Bar-X is an amusement with prize (AWP) model of slot machine created in 1981 by Electrocoin, a company founded in 1976.

== History ==
The idea behind its creation was to create a machine that was easily operable, delivered a good "hit" frequency, and allowed the player to feel that they were in control. The first rough concept was named OXO.

In 1982, full production began in collaboration with Japanese gaming company Universal Entertainment Corporation. Early versions were manufactured in Japan and released under the OXO Americana Cabinet and Super OXO brands.

Electrocoin produced an initial run of one-hundred Bar-X machines at their factory in Ferry Road, Cardiff, Wales. These units had a newer style of payout technology and a redesigned cabinet.

By 1983, Bar-X had become established as "an essential part of the furniture" in UK amusement arcades. That same year Big 7 was added to the range, since then the Bar-X family has been a permanent fixture in almost every major gaming outlet across the UK. Several top gaming industry figures have described it as the best machine of all time, and a "benchmark for many AWPs on the market".

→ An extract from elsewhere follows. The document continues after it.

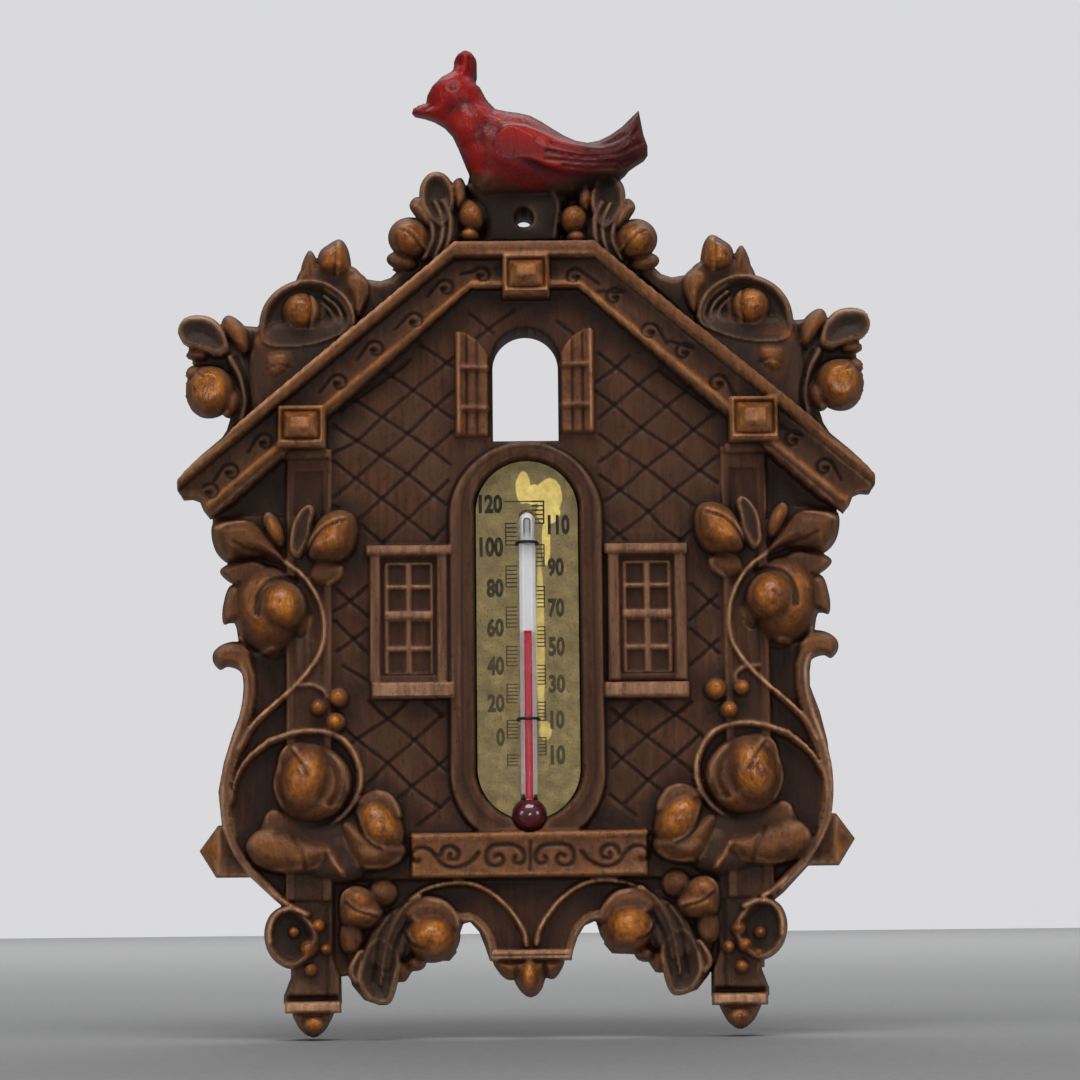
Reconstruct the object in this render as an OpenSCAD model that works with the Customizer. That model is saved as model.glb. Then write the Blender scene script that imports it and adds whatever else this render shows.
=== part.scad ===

As a result of the increase in production, in 1989 Electrocoin moved to larger premises in Cardiff and divided the business into two component parts – namely Electrocoin Aftersales and Service Ltd to manage demand and service and support which remains based in Cardiff and Electrocoin Sales Ltd to manage production and sales which is now based in Wembley, North London.

By early 1993, more than 20,000 Bar-X units had been sold.

== Legacy ==
Electrocoin, primarily under the Bar-X brand, continues to develop gaming machines and electronic games.

In 2016, marking its 35th anniversary, the company released the Bar-X Deluxe app for iPhone and iPad, maintaining the classic format in a digital version. A second app, Bar-X Card Crazy, later expanded its mobile offerings, aiming to replicate traditional fruit machine gameplay on mobile devices.